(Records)
● ● ● ● ●

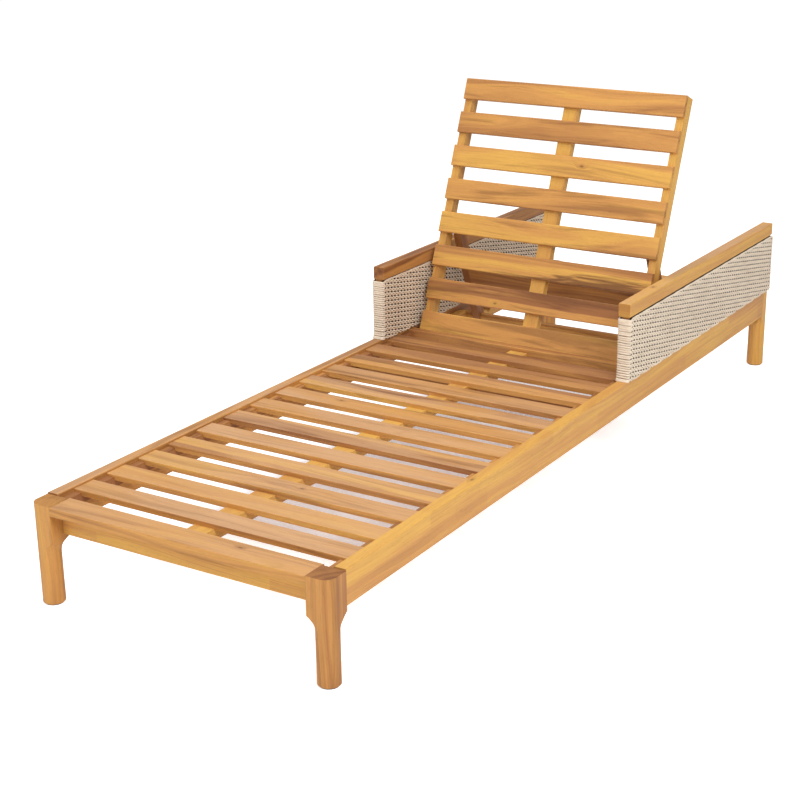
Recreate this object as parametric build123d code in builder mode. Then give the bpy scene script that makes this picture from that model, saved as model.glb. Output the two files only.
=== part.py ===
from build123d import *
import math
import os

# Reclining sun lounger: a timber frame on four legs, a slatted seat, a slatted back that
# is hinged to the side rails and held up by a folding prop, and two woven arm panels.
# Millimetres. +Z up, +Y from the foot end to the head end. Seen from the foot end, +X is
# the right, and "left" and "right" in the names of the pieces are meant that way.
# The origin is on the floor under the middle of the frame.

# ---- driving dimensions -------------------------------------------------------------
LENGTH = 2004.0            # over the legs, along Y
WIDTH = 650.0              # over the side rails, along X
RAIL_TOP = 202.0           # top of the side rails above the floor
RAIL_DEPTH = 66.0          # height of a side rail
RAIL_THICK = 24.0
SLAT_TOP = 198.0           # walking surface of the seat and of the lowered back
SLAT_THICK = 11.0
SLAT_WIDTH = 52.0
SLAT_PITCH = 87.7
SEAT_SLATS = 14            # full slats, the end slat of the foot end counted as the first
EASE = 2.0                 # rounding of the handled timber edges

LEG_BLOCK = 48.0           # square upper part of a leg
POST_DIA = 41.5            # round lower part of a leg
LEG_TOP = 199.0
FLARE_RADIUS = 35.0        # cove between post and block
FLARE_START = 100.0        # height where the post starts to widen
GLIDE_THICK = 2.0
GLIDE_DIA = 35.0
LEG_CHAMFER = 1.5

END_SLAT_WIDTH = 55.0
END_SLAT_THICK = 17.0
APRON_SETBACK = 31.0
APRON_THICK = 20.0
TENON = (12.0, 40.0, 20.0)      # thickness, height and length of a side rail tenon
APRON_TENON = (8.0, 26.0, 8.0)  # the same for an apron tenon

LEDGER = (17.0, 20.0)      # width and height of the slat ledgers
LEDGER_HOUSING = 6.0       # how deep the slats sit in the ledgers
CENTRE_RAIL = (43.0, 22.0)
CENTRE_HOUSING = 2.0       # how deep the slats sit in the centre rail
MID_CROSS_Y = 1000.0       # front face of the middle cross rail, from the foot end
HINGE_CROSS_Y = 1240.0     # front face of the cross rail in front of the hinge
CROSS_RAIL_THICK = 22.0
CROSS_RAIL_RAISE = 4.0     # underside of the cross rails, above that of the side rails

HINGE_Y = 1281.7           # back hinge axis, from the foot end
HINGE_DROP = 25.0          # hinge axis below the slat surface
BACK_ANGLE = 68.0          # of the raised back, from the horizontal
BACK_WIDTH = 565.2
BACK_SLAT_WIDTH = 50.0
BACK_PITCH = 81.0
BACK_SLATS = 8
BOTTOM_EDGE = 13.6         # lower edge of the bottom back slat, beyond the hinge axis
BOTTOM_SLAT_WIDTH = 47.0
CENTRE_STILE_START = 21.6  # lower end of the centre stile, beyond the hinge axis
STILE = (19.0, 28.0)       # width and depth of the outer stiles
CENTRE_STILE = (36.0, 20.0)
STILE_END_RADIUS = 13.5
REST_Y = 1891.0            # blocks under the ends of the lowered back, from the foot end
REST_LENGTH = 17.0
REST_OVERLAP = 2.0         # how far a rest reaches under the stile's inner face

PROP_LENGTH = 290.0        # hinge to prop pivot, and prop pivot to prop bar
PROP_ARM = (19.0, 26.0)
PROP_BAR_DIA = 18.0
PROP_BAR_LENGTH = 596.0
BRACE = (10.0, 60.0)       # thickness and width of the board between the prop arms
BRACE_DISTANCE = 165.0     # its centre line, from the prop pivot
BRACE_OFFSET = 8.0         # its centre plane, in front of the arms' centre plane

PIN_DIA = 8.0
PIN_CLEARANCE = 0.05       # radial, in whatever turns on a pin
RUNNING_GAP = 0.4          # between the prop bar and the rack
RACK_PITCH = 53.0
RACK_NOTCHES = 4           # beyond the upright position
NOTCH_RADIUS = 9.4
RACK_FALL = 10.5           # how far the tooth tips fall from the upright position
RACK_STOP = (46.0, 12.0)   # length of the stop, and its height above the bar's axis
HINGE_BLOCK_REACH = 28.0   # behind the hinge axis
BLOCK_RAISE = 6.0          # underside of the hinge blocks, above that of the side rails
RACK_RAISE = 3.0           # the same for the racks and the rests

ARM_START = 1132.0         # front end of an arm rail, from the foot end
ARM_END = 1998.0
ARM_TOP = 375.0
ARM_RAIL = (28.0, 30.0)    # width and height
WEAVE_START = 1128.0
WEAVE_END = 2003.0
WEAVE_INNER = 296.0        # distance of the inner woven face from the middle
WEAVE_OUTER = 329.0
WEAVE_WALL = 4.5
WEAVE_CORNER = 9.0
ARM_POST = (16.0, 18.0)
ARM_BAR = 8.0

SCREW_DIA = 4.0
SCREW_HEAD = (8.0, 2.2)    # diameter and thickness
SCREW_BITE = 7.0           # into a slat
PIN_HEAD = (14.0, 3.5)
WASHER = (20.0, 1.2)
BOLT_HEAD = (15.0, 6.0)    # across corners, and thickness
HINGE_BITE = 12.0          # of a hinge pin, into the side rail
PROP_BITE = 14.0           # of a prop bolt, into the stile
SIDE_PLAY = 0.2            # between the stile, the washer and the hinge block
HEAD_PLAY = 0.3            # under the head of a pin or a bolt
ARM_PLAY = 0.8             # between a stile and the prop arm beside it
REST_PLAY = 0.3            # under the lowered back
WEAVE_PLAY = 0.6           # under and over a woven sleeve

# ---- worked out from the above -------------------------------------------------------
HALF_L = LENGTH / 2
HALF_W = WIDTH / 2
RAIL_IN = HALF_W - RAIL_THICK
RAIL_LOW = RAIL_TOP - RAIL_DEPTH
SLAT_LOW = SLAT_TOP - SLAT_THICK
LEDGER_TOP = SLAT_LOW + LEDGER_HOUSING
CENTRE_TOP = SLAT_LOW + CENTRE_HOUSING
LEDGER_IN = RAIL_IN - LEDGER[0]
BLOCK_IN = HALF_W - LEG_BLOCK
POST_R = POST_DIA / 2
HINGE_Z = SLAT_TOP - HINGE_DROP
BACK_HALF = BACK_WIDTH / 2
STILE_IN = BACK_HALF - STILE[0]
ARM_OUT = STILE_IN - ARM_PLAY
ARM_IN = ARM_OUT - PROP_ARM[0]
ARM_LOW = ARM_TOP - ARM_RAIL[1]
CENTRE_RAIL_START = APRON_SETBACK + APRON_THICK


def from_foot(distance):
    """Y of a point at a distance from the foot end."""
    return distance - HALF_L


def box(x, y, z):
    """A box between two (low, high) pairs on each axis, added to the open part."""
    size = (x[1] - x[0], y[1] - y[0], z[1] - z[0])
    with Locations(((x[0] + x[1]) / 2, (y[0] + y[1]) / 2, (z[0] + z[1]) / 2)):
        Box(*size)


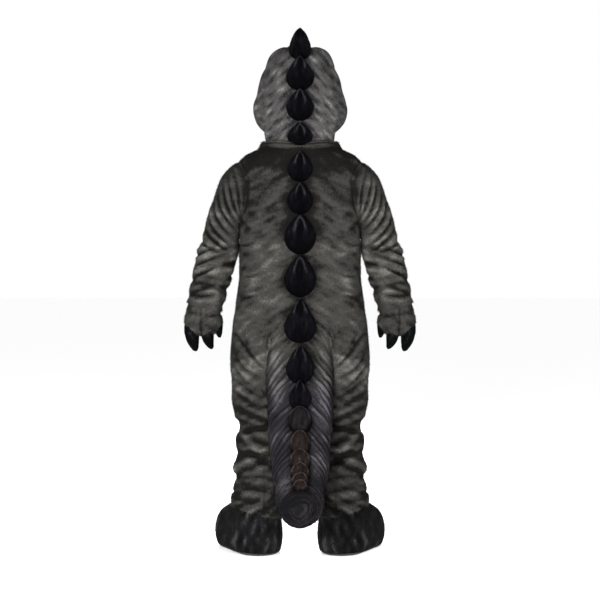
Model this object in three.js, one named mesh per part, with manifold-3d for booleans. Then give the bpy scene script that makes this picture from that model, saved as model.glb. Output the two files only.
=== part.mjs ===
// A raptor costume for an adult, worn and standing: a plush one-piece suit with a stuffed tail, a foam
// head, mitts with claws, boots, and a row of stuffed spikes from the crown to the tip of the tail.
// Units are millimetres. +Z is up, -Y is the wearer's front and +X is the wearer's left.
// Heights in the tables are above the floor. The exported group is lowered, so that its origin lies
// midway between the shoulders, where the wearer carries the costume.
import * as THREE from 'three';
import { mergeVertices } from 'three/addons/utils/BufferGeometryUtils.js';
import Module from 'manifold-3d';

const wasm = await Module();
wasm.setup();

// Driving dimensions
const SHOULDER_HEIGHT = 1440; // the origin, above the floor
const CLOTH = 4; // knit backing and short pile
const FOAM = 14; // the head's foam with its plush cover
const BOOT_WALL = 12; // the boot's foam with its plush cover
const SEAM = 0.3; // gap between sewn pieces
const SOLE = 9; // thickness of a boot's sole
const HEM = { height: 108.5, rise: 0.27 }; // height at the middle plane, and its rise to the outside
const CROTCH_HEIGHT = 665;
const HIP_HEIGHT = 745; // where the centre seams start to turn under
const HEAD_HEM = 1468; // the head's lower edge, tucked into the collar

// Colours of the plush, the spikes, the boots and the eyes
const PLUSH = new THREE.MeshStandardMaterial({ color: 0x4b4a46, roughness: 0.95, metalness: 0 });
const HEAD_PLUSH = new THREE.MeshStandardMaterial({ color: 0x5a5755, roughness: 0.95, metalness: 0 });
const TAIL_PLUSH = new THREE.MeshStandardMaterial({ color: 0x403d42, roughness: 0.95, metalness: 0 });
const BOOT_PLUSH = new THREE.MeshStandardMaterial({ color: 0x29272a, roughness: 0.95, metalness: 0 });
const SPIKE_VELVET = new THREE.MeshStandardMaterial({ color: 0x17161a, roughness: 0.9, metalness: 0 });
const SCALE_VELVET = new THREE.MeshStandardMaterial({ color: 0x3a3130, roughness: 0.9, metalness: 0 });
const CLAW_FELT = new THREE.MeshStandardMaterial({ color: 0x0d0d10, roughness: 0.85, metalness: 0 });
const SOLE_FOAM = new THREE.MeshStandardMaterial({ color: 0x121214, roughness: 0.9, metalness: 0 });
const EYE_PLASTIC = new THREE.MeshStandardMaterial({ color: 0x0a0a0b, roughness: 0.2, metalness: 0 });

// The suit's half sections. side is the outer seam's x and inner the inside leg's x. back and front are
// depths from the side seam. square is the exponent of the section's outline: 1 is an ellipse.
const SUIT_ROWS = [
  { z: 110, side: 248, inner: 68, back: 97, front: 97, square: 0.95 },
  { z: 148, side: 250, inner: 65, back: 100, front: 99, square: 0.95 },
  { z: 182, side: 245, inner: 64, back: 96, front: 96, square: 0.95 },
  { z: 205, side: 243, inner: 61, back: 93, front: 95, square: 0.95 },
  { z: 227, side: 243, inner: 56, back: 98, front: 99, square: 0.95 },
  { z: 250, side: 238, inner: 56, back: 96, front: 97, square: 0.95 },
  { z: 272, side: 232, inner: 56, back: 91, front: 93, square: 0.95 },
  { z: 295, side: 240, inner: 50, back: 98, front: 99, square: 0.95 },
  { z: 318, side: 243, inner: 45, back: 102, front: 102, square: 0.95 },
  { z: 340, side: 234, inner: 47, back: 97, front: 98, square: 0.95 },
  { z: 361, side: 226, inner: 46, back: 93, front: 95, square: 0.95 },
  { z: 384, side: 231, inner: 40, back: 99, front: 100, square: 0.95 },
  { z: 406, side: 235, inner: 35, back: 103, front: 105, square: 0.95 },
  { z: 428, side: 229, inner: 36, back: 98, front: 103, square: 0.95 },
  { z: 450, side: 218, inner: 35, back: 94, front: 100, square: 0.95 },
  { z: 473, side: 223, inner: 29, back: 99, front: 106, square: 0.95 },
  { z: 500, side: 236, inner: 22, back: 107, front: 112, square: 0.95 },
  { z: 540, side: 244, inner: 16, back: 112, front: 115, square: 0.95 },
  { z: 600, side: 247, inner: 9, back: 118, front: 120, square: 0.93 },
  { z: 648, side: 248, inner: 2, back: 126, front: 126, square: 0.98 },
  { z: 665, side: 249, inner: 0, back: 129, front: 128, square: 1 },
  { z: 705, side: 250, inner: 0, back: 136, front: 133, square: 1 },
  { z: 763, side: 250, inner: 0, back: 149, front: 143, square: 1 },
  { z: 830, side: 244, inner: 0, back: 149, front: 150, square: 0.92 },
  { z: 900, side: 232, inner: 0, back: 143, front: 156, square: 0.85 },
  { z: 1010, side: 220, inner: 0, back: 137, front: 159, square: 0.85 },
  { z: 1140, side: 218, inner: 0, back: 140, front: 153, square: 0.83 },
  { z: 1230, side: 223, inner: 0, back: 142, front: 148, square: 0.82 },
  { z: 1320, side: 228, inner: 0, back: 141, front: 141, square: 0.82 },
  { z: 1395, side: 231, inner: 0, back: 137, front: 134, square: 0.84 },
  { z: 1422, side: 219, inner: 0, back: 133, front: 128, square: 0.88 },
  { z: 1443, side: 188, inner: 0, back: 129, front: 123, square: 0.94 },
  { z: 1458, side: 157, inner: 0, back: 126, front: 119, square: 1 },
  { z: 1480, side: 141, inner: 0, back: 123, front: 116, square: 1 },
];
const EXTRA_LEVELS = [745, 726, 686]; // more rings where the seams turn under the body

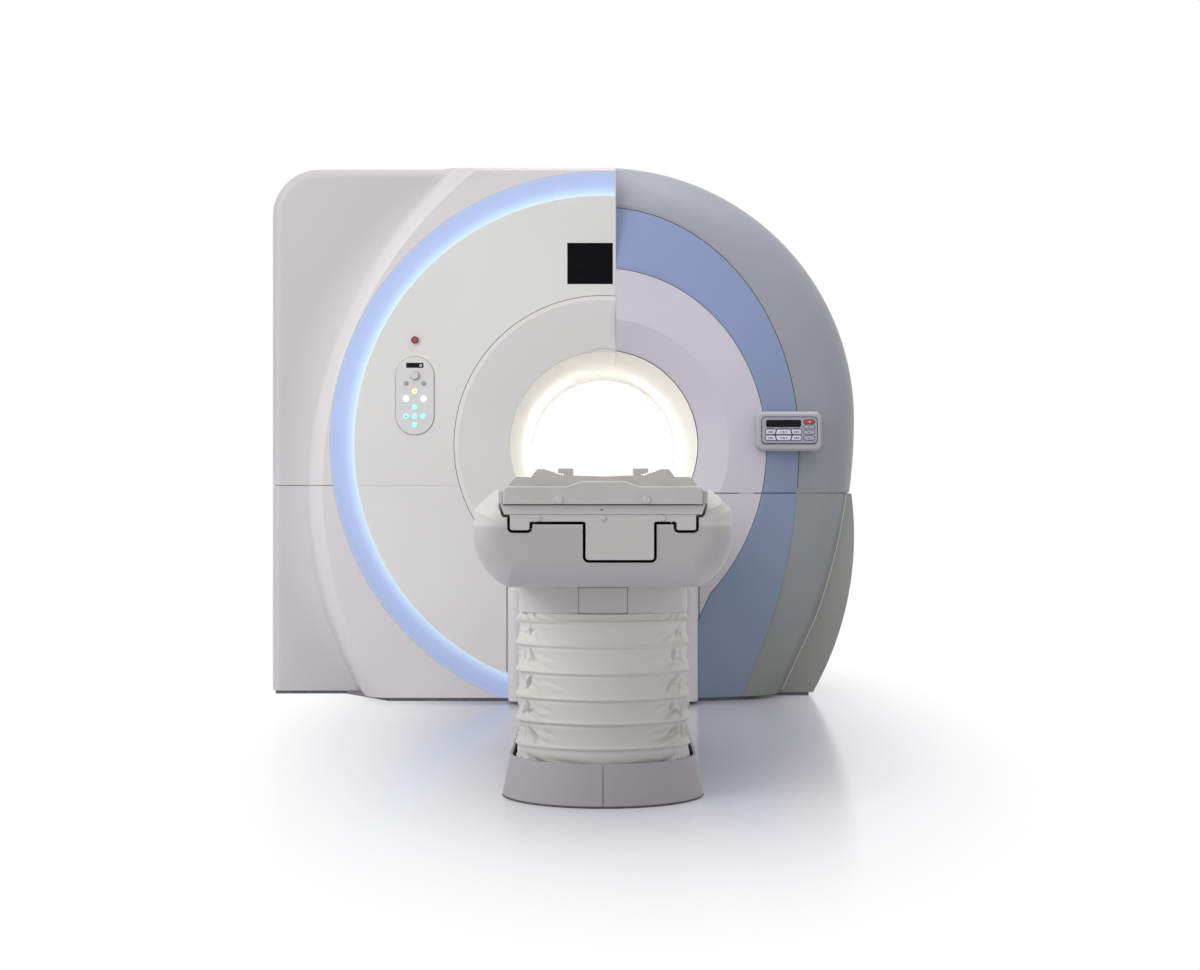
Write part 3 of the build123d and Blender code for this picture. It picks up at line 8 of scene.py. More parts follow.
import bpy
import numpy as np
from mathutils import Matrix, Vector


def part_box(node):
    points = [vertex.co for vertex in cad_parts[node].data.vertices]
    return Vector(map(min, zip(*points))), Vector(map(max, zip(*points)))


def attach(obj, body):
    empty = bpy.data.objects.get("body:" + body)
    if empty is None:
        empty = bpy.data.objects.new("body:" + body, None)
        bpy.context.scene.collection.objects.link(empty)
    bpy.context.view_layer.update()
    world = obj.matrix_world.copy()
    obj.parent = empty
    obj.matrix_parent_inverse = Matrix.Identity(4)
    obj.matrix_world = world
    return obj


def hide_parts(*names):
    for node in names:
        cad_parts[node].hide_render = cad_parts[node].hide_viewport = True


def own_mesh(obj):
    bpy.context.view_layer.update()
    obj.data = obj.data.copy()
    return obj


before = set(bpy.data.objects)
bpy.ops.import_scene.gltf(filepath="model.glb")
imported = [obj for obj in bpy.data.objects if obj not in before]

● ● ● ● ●

Pick out the lines that have the word "give". Copy them all.

Recreate this object as parametric build123d code in builder mode. Then give the bpy scene script that makes this picture from that model, saved as model.glb. Output the two files only.
Model this object in three.js, one named mesh per part, with manifold-3d for booleans. Then give the bpy scene script that makes this picture from that model, saved as model.glb. Output the two files only.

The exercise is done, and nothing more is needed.